The dollar started the week at three-week highs against a currency basket on Monday, after a key U.S. Federal Reserve official reinforced the central bank’s commitment to continue raising interest rates.
The dollar index, which tracks the greenback against six major rival currencies, added 0.1 percent to 101.230 after rising as high as 101.340, reaching its highest levels since March 15.
New York Fed President William Dudley said the Fed might avoid raising interest rates at the same time that it begins shrinking its $4.5 trillion bond portfolio, prompting only a little pause in the central bank’s rate hike plans.
His comments bolstered U.S. Treasury yields which added to the dollar’s appeal. The benchmark 10-year yield, which wallowed at its lowest levels since November on Friday, last stood at 2.385 percent in Asian trading, up from its U.S. close of 2.373 percent.
“Rising interest rates in the U.S. are supporting the dollar, I think,” said Masafumi Yamamoto, chief currency strategist at Mizuho Securities in Tokyo.
Foreign exchange markets largely shrugged off comments from St. Louis Fed President James Bullard, regarded as a dove, to reporters in Australia on Monday.
Bullard said the central bank could begin winding down its massive balance sheet sometime later this year in a shift that would make it less necessary to raise the official funds rate.
Financial markets were also watching out for developments in the Syrian civil war following last week’s U.S. missile strike on an airbase in Syria, which had given the perceived safe-haven Japanese currency a boost.
The U.S. attack was in retaliation for what it said was a chemical weapons attack on civilians by President Bashar al-Assad’s forces. The strike drew sharp criticism from Russia, and questions from U.S. allies about future policy.
“Geopolitical risk can be a potentially positive factor for the yen, with risk aversion and flight to safety,” Yamamoto added, referring: “As for the euro, markets are pricing in uncertainty around the French presidential election.”
The dollar added 0.3 percent to 111.40 yen.

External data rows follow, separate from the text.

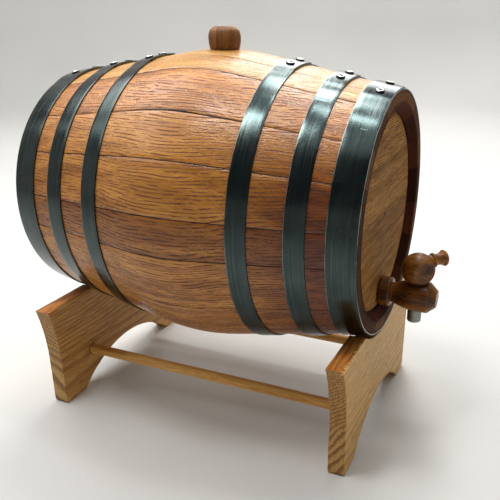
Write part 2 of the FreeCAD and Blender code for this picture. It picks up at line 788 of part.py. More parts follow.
def make_cradle(end, cradle_face, low_end, socket_from):
    """A sawn board: two feet either side of an arch, and a seat for the cask."""
    name = end + "_cradle"
    seat = seat_radius(end, cradle_face)
    top = "(%s - %s + Sizes.%s_seat_depth)" % (CASK_UP, seat, end)
    tip_half = "Sizes.%s_tip_half" % end
    foot_half = "Sizes.%s_foot_half" % end
    body = new_body(name, moved("%s - %s" % (low_end, FORWARD)))
    corner = "sqrt(%s^2 - (%s - %s)^2)" % (seat, CASK_UP, top)
    arch_centre = "((Sizes.arch_height^2 - Sizes.arch_half^2) / (2 * Sizes.arch_height))"
    sketch = body_sketch(body, name + "_outline", "YZ_Plane")
    draw_outline(sketch, [
        ("Sizes.arch_half", "0"),
        (foot_half, "0"),
        (foot_half, "Sizes.waist_height"),
        (tip_half, top),
        (corner, top),
        ("-" + corner, top),
        ("-" + tip_half, top),
        ("-" + foot_half, "Sizes.waist_height"),
        ("-" + foot_half, "0"),
        ("-Sizes.arch_half", "0"),
    ], {
        2: ("Y", "Sizes.waist_height"),
        4: ("Y", CASK_UP),
        6: ("Y", "Sizes.waist_height"),
        9: ("Y", arch_centre),
    })
    board = body.newObject("PartDesign::Pad", name + "_board")
    board.Profile = sketch
    board.setExpression("Length", "Sizes.cradle_thickness")
    doc.recompute()
    for number, side in enumerate(("-", ""), start=1):
        drill(body, "%s_socket_%d" % (name, number),
              "Sizes.dowel_radius + Sizes.dowel_clearance", "Sizes.dowel_socket",
              moved(socket_from, side + "Sizes.dowel_half_spacing",
                    "Sizes.dowel_height"), turned("y", "90"))
    keep(body)


def make_stand():
    make_cradle("front", FRONT_CRADLE_BACK, FRONT_CRADLE_BACK, "0")
    make_cradle("rear", REAR_CRADLE_FRONT,
                "-%s - Sizes.cradle_thickness" % REAR_CRADLE_FRONT,
                "Sizes.cradle_thickness - Sizes.dowel_socket")
    into = "(Sizes.dowel_socket - Sizes.dowel_end_gap)"
    for name, side in (("near_dowel", "-"), ("far_dowel", "")):
        dowel = doc.addObject("Part::Cylinder", name)
        dowel.setExpression("Radius", "Sizes.dowel_radius")
        dowel.setExpression("Height", "%s + %s + 2 * %s" % (
            FRONT_CRADLE_BACK, REAR_CRADLE_FRONT, into))
        place(dowel, moved("-%s - %s - %s" % (REAR_CRADLE_FRONT, into, FORWARD),
                           side + "Sizes.dowel_half_spacing", "Sizes.dowel_height"),
              turned("y", "90"))
        keep(dowel)


# ------------------------------------------------------------------ build and write

make_staves()
make_heads()
make_hoops()
make_bung()
make_tap_body()
make_key_stem()
make_key_ball()
make_key_handle()
make_stand()
doc.recompute()

for item in doc.Objects:
    if "Invalid" in item.State or "Error" in item.State:
        raise RuntimeError("%s failed: %s" % (item.Name, item.State))
for piece in pieces:
    if piece.Shape.isNull() or not piece.Shape.isValid():
        raise RuntimeError("%s has no valid shape" % piece.Label)

os.makedirs("parts", exist_ok=True)
for piece in pieces:
    piece.Shape.exportStep("parts/%s.step" % piece.Label)
    print("%-28s solids %d  volume %9.1f" % (
        piece.Label, len(piece.Shape.Solids), piece.Shape.Volume))
whole = Part.makeCompound([piece.Shape for piece in pieces])
print(len(pieces), "nodes in", whole.BoundBox)
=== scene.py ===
import math
import random

import bmesh
import bpy
from mathutils import Matrix, Vector, noise


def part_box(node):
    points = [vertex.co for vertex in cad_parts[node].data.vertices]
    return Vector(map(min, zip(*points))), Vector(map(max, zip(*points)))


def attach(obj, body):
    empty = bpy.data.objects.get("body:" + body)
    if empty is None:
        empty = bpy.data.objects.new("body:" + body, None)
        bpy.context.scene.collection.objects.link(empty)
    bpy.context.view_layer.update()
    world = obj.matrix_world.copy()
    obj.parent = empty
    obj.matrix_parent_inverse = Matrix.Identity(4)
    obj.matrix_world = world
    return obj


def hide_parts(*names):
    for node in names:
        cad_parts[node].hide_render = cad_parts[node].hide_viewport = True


# Oak cask liquor dispenser: the looks of a small coopered cask on a two-board stand.
# Metres.  The cask axis is along X with the tap toward +X, and Z is up.
# Angles about the cask are in degrees from the top, positive toward -Y.

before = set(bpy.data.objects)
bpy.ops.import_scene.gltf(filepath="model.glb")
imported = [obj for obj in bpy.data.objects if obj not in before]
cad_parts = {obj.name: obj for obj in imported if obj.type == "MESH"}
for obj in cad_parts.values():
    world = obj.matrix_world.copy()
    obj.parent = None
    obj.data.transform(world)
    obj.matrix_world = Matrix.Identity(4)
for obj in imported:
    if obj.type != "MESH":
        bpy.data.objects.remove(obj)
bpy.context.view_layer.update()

MM = 0.001

# ---- sizes of the cask

BILGE_RADIUS = 105 * MM
CHIME_RADIUS = 83.5 * MM
# half the length of the bent middle, past which the staves are straight
BEND_HALF = 26 * MM
STAVE_THICKNESS = 15 * MM
# the staves' flat ends, their eased corner, and the depth of the slanting wall inside them
CHIME_LAND = 9 * MM
CHIME_EDGE = 1 * MM
HEAD_RECESS = 5.5 * MM
# the groove that the heads sit in: its depth, its width, and the land before it
CROZE_DEPTH = 3 * MM
CROZE_WIDTH = 5.3 * MM
CROZE_LAND = 1.35 * MM
HOOP_THICKNESS = 0.9 * MM
HOOP_CLEARANCE = 0.05 * MM
# a hoop's climb onto its own start, and what of it lies beyond each rivet
HOOP_RAMP = 9 * MM
HOOP_END = 6.5 * MM


def union_box(*nodes):
    """Lowest and highest corner of several CAD nodes together."""
    boxes = [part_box(node) for node in nodes]
    low = Vector([min(box[0][axis] for box in boxes) for axis in range(3)])
    high = Vector([max(box[1][axis] for box in boxes) for axis in range(3)])
    return low, high


stave_low, stave_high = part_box("stave_02")
head_low, head_high = union_box("front_head_board_1", "front_head_board_4")
CASK_X = (stave_low.x + stave_high.x) / 2
CASK_Z = (head_low.z + head_high.z) / 2
CASK_HALF = (stave_high.x - stave_low.x) / 2
SLOPE = (BILGE_RADIUS - CHIME_RADIUS) / (CASK_HALF - BEND_HALF / 2)
SLANT = math.sqrt(1 + SLOPE ** 2)
BEND_RADIUS = BEND_HALF * SLANT / SLOPE
# the bung hole at the crown, and how much wider it is one stave's thickness higher
HOLE_RADIUS = 9.8 * MM
HOLE_TAPER = 0.9 * MM
DOWEL_Y = 48.5 * MM
DOWEL_Z = 32 * MM


def straight_outside(along):
    """Radius of the cone that a stave's straight part lies on."""
    return CHIME_RADIUS + (CASK_HALF - abs(along)) * SLOPE


def outside(along):
    """Radius of the staves' outside, that far along the axis from the middle."""
    if abs(along) >= BEND_HALF:
        return straight_outside(along)
    centre = straight_outside(BEND_HALF) - BEND_HALF / SLOPE
    return centre + math.sqrt(BEND_RADIUS ** 2 - along ** 2)


CROWN = CASK_Z + outside(0)


def on_cask(along, radius, angle):
    """The point at that place along the axis, radius and angle in degrees."""
    turn = math.radians(angle)
    return Vector((CASK_X + along, -radius * math.sin(turn), CASK_Z + radius * math.cos(turn)))


def angle_of(point):
    """Angle of a point about the cask."""
    return math.degrees(math.atan2(-point.y, point.z - CASK_Z))


def angles_of(node):
    """Angles of a node's points, unrolled about their own middle direction."""
    found = [angle_of(vertex.co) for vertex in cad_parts[node].data.vertices]
    x = sum(math.cos(math.radians(a)) for a in found)
    y = sum(math.sin(math.radians(a)) for a in found)
    middle = math.degrees(math.atan2(y, x))
    return [middle + (a - middle + 180) % 360 - 180 for a in found]


# ---- finish tools

def set_stops(ramp, stops):
    """Give a ramp its stops, each a position and a colour."""
    while len(ramp.elements) < len(stops):
        ramp.elements.new(1.0)
    for element, (position, colour) in zip(ramp.elements, stops):
        element.position = position
        element.color = colour


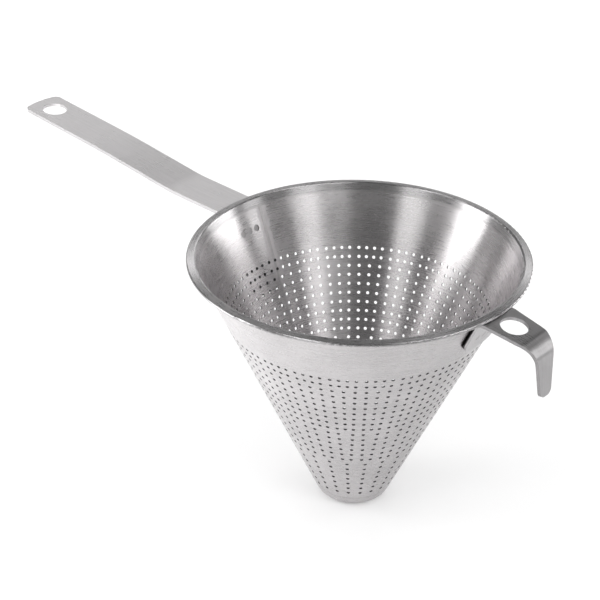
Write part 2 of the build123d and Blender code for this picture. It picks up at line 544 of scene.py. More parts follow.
def turned_brushing():
    """Lines that run round the upright axis, and a soft cloud for handling marks."""
    tree, given, result = new_group(
        "Turned Brushing",
        "ShaderNodeTree",
        [("Line Width", "NodeSocketFloat", 0.0004), ("Line Length", "NodeSocketFloat", 0.05)],
        [("Lines", "NodeSocketFloat"), ("Cloud", "NodeSocketFloat")],
    )
    place = tree.add("ShaderNodeTexCoord").outputs["Object"]
    part = tree.add("ShaderNodeSeparateXYZ", {"Vector": place}).outputs
    square = tree.maths("MULTIPLY", part["X"], part["X"])
    radius = tree.maths("SQRT", tree.maths("MULTIPLY_ADD", part["Y"], part["Y"], square))
    radius = tree.maths("MAXIMUM", radius, AXIS_RADIUS)
    across = tree.maths("DIVIDE", tree.maths("ADD", radius, part["Z"]), given["Line Width"])
    turn = tree.maths("DIVIDE", LINE_RADIUS, given["Line Length"])
    east = tree.maths("MULTIPLY", tree.maths("DIVIDE", part["X"], radius), turn)
    north = tree.maths("MULTIPLY", tree.maths("DIVIDE", part["Y"], radius), turn)
    lines = noise(tree, tree.vector(east, north, across), 1.0, LINE_GRAIN)
    tree.put(result.inputs["Lines"], even_lines(tree, lines))
    tree.put(result.inputs["Cloud"], noise(tree, place, WALL_CLOUDS, CLOUD_GRAIN))
    return tree.tree


def straight_brushing():
    """Lines that run along a strap that lies in the XZ plane, and a soft cloud."""
    tree, given, result = new_group(
        "Straight Brushing",
        "ShaderNodeTree",
        [("Line Width", "NodeSocketFloat", 0.0004), ("Line Length", "NodeSocketFloat", 0.04)],
        [("Lines", "NodeSocketFloat"), ("Cloud", "NodeSocketFloat")],
    )
    place = tree.add("ShaderNodeTexCoord").outputs["Object"]
    part = tree.add("ShaderNodeSeparateXYZ", {"Vector": place}).outputs
    along = tree.maths("DIVIDE", tree.maths("SUBTRACT", part["X"], part["Z"]), given["Line Length"])
    across = tree.maths("DIVIDE", part["Y"], given["Line Width"])
    lines = noise(tree, tree.vector(along, across, 0.0), 1.0, LINE_GRAIN)
    tree.put(result.inputs["Lines"], even_lines(tree, lines))
    tree.put(result.inputs["Cloud"], noise(tree, place, STRAP_CLOUDS, CLOUD_GRAIN))
    return tree.tree


def tab_shade():
    """Masks of a strap's tab: what lies in its narrow gap to the wall, for painted shade, and its whole run
    down the wall, for painted light.
    """
    tree, given, result = new_group(
        "Tab Shade",
        "ShaderNodeTree",
        [
            ("Mouth Radius", "NodeSocketFloat", 0.094),
            ("Rim Height", "NodeSocketFloat", 0.162),
            ("Half Angle", "NodeSocketFloat", 0.43),
            ("Gap Depth", "NodeSocketFloat", 0.0017),
            ("Tab Depth", "NodeSocketFloat", 0.0031),
        ],
        [("Gap", "NodeSocketFloat"), ("Tab", "NodeSocketFloat")],
    )
    place = tree.add("ShaderNodeTexCoord").outputs["Object"]
    part = tree.add("ShaderNodeSeparateXYZ", {"Vector": place}).outputs
    fall = tree.maths("SUBTRACT", given["Rim Height"], part["Z"])
    inward = tree.maths("MULTIPLY", fall, tree.maths("TANGENT", given["Half Angle"]))
    wall_x = tree.maths("SUBTRACT", given["Mouth Radius"], inward)
    past = tree.maths("SUBTRACT", tree.maths("ABSOLUTE", part["X"]), wall_x)
    out = tree.maths("MULTIPLY", past, tree.maths("COSINE", given["Half Angle"]))
    tree.put(result.inputs["Gap"], tree.maths("LESS_THAN", out, given["Gap Depth"]))
    tree.put(result.inputs["Tab"], tree.maths("LESS_THAN", out, given["Tab Depth"]))
    return tree.tree


def seam_tint():
    """Mask of the ground strip along the seam weld: ragged to one side, fading out down the wall."""
    tree, given, result = new_group(
        "Seam Tint",
        "ShaderNodeTree",
        [
            ("Azimuth", "NodeSocketFloat", 3.0),
            ("Half Width", "NodeSocketFloat", 0.0035),
            ("Low End", "NodeSocketFloat", 0.11),
            ("Full From", "NodeSocketFloat", 0.135),
        ],
        [("Mask", "NodeSocketFloat")],
    )
    place = tree.add("ShaderNodeTexCoord").outputs["Object"]
    part = tree.add("ShaderNodeSeparateXYZ", {"Vector": place}).outputs
    sine = tree.maths("SINE", given["Azimuth"])
    cosine = tree.maths("COSINE", given["Azimuth"])
    north = tree.maths("MULTIPLY", part["Y"], cosine)
    aside = tree.maths("SUBTRACT", north, tree.maths("MULTIPLY", part["X"], sine))
    ahead = tree.maths("MULTIPLY_ADD", part["X"], cosine, tree.maths("MULTIPLY", part["Y"], sine))
    spots = {"Vector": place, "Scale": SEAM_SPOTS, "Detail": SEAM_OCTAVES}
    ragged = tree.add("ShaderNodeTexNoise", spots).outputs[0]
    spread = tree.maths("MULTIPLY", given["Half Width"], tree.maths("ADD", ragged, 0.5))
    share = tree.maths("DIVIDE", tree.maths("ABSOLUTE", aside), spread)
    inside = tree.ramp(share, *SEAM_EDGE, 1.0, 0.0)
    faded = tree.ramp(part["Z"], given["Low End"], given["Full From"], 0.0, 1.0)
    side = tree.maths("GREATER_THAN", ahead, 0.0)
    mask = tree.maths("MULTIPLY", tree.maths("MULTIPLY", inside, faded), side)
    tree.put(result.inputs["Mask"], mask)
    return tree.tree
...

Geopolitical tensions in Asia were also in focus, after the U.S. decision to move a Navy strike group toward the Korean peninsula following a provocative missile test by North Korea. White House national security adviser H.R. McMaster said on Sunday that the move was a “prudent” step.
U.S. jobs data on Friday missed forecasts but still suggested that overall labour market strength remained intact.
Jobs growth slowed sharply in March because of bad weather and as layoffs continued in the retail sector, but the unemployment rate dropped to a near ten-year low of 4.5 percent.
Despite expectations for more Fed interest rate hikes, speculators further trimmed their bullish bets on the U.S. dollar in the week ended April 4, pushing net longs to their lowest level since late February, according to Commodity Futures Trading Commission data released on Friday and calculations by Reuters.
“This is not the kind of market in which the dollar is gradually bought,” said Kumiko Ishikawa, FX market analyst at Sony Financial Holdings.
“There are still geopolitical concerns, such as the Syrian situation, in thebackground, and there are no fresh incentives or reasons to buy the dollar,” she said.
The euro edged down 0.1 percent to $1.0584 after earlier touching $1.0570, its lowest level since March 9.
Polls have for weeks shown centrist Emmanuel Macron and far-right leader Marine Le Pen on track to top the first round of voting on April 23 and go through to a May 7 runoff. But recent polls have shown the race tightening.
The Australian dollar slipped 0.2 percent to $0.7482 after earlier plumbing $0.7474, a level last seen in January.